**WHAT TO DO:**
Which lines in the records below contain the word "write"? Copy each one out.

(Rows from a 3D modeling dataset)
*-*-*
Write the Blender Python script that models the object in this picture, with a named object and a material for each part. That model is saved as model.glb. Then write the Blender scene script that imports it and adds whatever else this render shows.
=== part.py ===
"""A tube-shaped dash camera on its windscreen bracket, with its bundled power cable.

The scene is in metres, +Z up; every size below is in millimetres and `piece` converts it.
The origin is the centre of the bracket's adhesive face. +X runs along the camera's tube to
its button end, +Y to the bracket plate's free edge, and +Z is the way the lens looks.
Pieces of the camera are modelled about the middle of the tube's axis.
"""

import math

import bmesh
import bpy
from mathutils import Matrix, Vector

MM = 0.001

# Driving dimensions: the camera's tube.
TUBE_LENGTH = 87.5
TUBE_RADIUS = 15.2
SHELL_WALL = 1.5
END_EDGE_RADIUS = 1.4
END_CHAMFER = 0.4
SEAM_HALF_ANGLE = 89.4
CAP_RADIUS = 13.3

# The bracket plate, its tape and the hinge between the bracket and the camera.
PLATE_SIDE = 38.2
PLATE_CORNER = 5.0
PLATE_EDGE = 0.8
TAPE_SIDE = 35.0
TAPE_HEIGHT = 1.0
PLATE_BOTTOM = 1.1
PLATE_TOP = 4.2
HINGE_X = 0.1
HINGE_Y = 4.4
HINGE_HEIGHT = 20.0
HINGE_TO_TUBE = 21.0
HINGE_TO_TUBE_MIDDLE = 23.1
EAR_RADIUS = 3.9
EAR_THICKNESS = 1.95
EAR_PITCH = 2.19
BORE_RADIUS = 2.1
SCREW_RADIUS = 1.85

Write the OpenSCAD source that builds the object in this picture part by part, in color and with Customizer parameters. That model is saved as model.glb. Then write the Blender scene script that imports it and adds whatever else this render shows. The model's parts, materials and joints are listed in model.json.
*-*-*
**ANSWER TO THE PROBLEM:**
Write the Blender Python script that models the object in this picture, with a named object and a material for each part. That model is saved as model.glb. Then write the Blender scene script that imports it and adds whatever else this render shows.
Write the OpenSCAD source that builds the object in this picture part by part, in color and with Customizer parameters. That model is saved as model.glb. Then write the Blender scene script that imports it and adds whatever else this render shows. The model's parts, materials and joints are listed in model.json.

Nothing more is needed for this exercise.